Further, acting under Section 357(1)(b) of Cr.P.C., out of the fine amount, a sum of Rs.54,90,000/- (Rupees fifty four lakhs ninety thousand only) on recovery shall be paid as compensation to the complainant.
The office is directed to supply a free copy of judgment to the accused.
(Dictated to the Stenographer directly on computer, typed by her, same is corrected, signed and then pronounced by me in the open court on this the 12 th day of October 2021) (VANI A. SHETTY) XVII ADDL. JUDGE, Court of Small Causes & ACMM, Mayo Hall Unit, Bengaluru.

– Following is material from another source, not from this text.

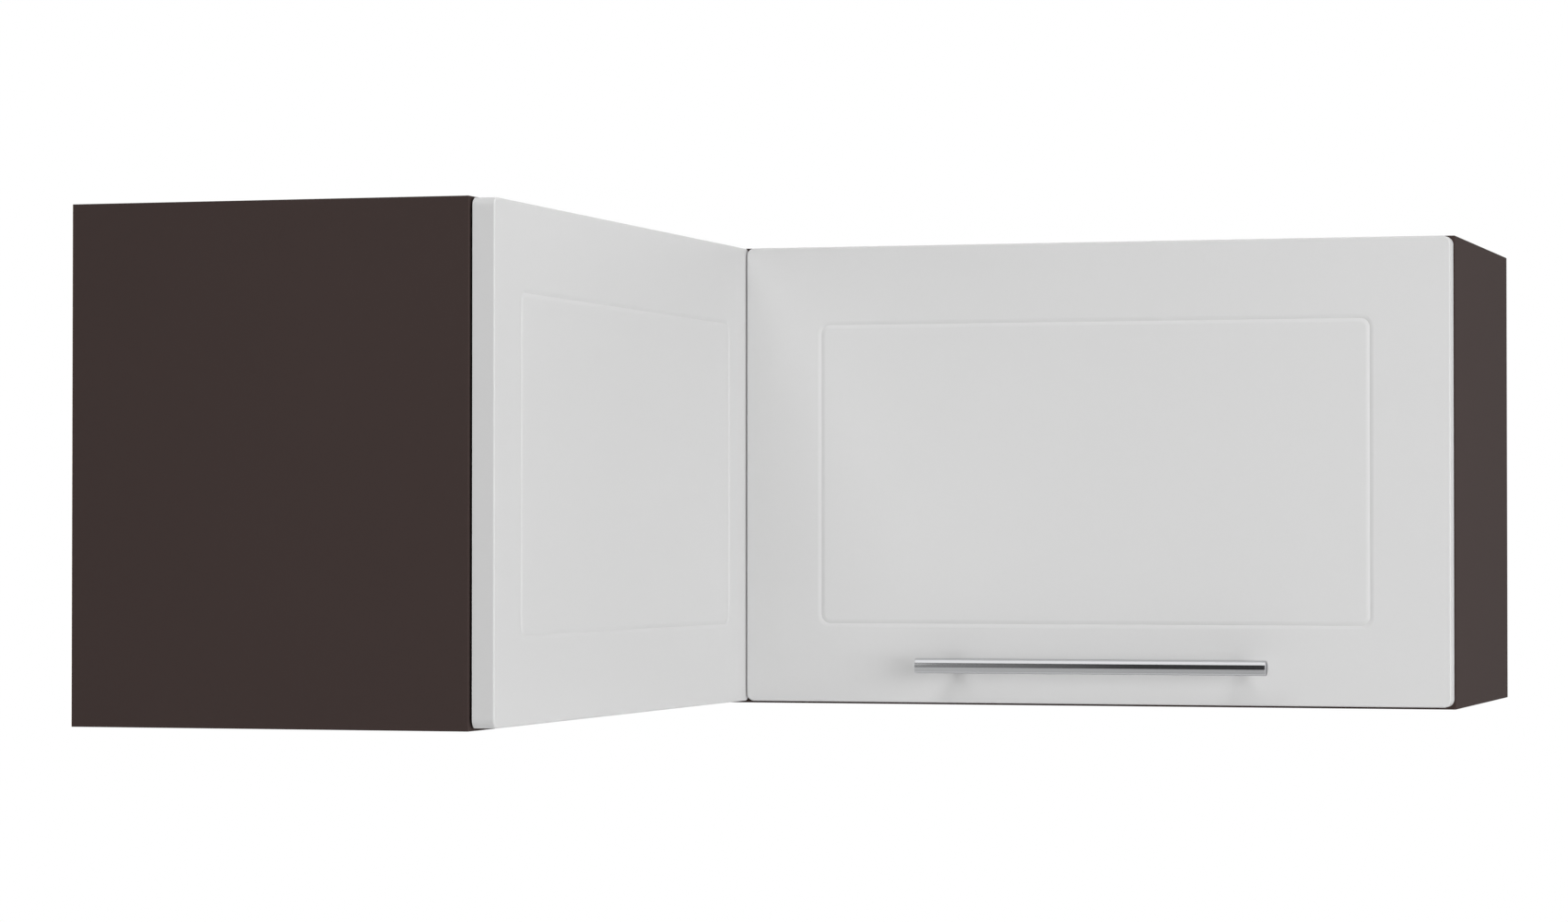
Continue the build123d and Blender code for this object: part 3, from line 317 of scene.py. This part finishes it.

ANNEXURE List of witnesses examined on behalf of the complainant:
P.W 1 : Dr.B.N.Shetty List of documents marked on behalf of the complainant:
Ex.P.1 : Cheque
Ex.P.2 : Bank endorsement
Ex.P.3 : Legal notice
Ex.P.4 : Rectification notice
Ex.P.5 & 6 : postal acknowledgments
Ex.P.7 & 8 : Postal covers
Ex.P.9 : Promissory note
Ex.P.10 : Balance sheet
Ex.P.11 : C/c. of Income Tax return
Ex.P.12 : Order sheet of CC No.57372/16
Ex.P.13 Complaint in CC No.57372/16
SCCH-21 20 C.C. No.:53663/2015
Ex.P.14 C/c. of Judgment in O.S.No.415/2017
Ex.P.15 C/c of FIR
Ex.P.16 C/c. of Letter dated 16.06.2016
Ex.P.17 : C/c. of Order sheet of CC No.57372/16
Ex.P.18 C/c. of Complaint in CC No.57372/16
List of witnesses examined on behalf of the accused:
DW.1 : Aslam List of documents marked on behalf of the accused: Nil.
(VANI A. SHETTY) XVII ADDL. JUDGE, Court of Small Causes & ACMM, Mayo Hall Unit, Bengaluru.